One of our readers believes that it is possible to build a search engine that surpasses Google’s. Nevertheless, as I’ve noted in the past, “[P]rocess-optimized infrastructure ensures that Google’s cost of executing a query keep going down” — and that allows the company to wring more dollars from the system.

Given all that, Powerset has done a good job of wringing a hundred million from Microsoft. Not that there’s anything wrong with that.

Bonus Link: Don Dodge of Microsoft explains the logic behind the deal.

  1. Having worked on the enterprise side of the semantic, NLP search business, I can say you’re pretty much spot on. Query intent, and creating the meta-tag ontologies and taxonomies to support it, take a massive amount of both processing power and storage space. On the consumer side of the business, it would have been nearly impossible for Powerset to challenge Google, no matter how superior their approach is/was.

    Now we’ll have to wait and see what Microsoft does with this new toolset.

  2. Interesting points. This sounds like something that might actually be most useful for an enterprise search product. Not a bad thing, since enterprise search often sucks compared to web search. For one thing, you don’t have the same sort of implicit metadata about content that can be used for ranking (a la PageRank).

  3. Om- I don’t completely agree with you on this point. I think it’s certainly the case that you need to worry about per query cost computation. But I don’t think that means you need to have your revenue model figured out.

    Google certainly did not for a very long time. That said, paid search is certainly the standard model for monetizing search. I can imagine that the index for a search engine like Powerset’s might afford some other interesting possibilities for monetization (e.g. we can now monetize phrases like “near Paris” vs “in Paris”)

    Ultimately I think the most important thing is to first build a great search engine. That definitely requires infrastructure for highly computational query processing… but I don’t think requires a revenue stream.

  4. Google’s real product? The vast and reliable systems infrastructure.

  5. Your post reminds me of a comment by Gordon Moore about a very different business: “Capacity is destiny.”

  6. Let’s be honest and stop sugar coating things here. Powerset was failing. They were having trouble getting new capital at an increased valuation because they FAILED to launch their beta and, instead, launched a beta for Wikipedia, which was not the original plan. If they came to me for money I would’ve been very concerned with their progress.

  7. eas is right, I believe; the integration of Powerset semantics within FAST enterprise search, on top of a diverse Sharepoint set of services, should make a really killer enterprise “information work” environment. See http://lewisshepherd.wordpress.com/2008/07/01/semantic-reality/

  8. Om, Good story. Thanks for the link. I think you have analized the situation perfectly. Barney put together a great team and went for the big win. He knew it would be a long haul, and he understood the cost curves and how they come down over time.

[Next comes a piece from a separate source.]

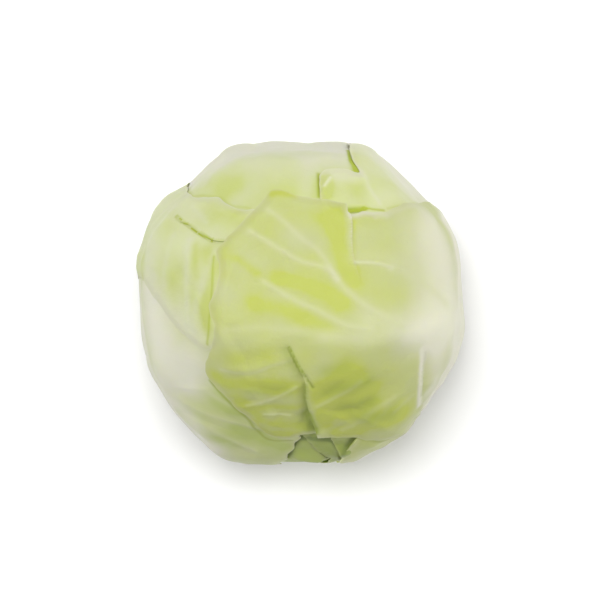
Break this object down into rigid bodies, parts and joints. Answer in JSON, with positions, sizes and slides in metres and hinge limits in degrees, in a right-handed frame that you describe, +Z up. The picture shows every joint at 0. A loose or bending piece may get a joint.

    The technology is great. But, it takes enormous amounts of capital to execute the plan, apparently more than startup investors are willing to bet. Powerset got a great exit for investors and employees.

    How many companies have acheived an exit of that size in the last 12 to 24 months? Not many. Barney and the Powerset team did a great job, and will continue to do great things at Microsoft.

    Enjoy your time in Israel…and stay out of the noon day sun :-)


  9. Om & Don,

    Let us see a bit of objectivity here. What exactly happened with the Powerset sale? Microsoft bought a company that was indexing Wikipedia and created a query parser that supposedly understands your intent.

    I read Don’s post on the matter yesterday he was dithering between, “it is the query parsing” and “it is the index!” as the value that Powerset is bringing to MS with the acquisition.

    But for all practical purposes (promise/potential does not have an automatic turnaround into realization anywhere in the world), it was still technology that worked demonstrably on a single website from which people are already crawling RDF triples (Dbpedia.org).

    Slapping a good query parser on top of that and getting paid $100 million for it is what Visa would have called “priceless.”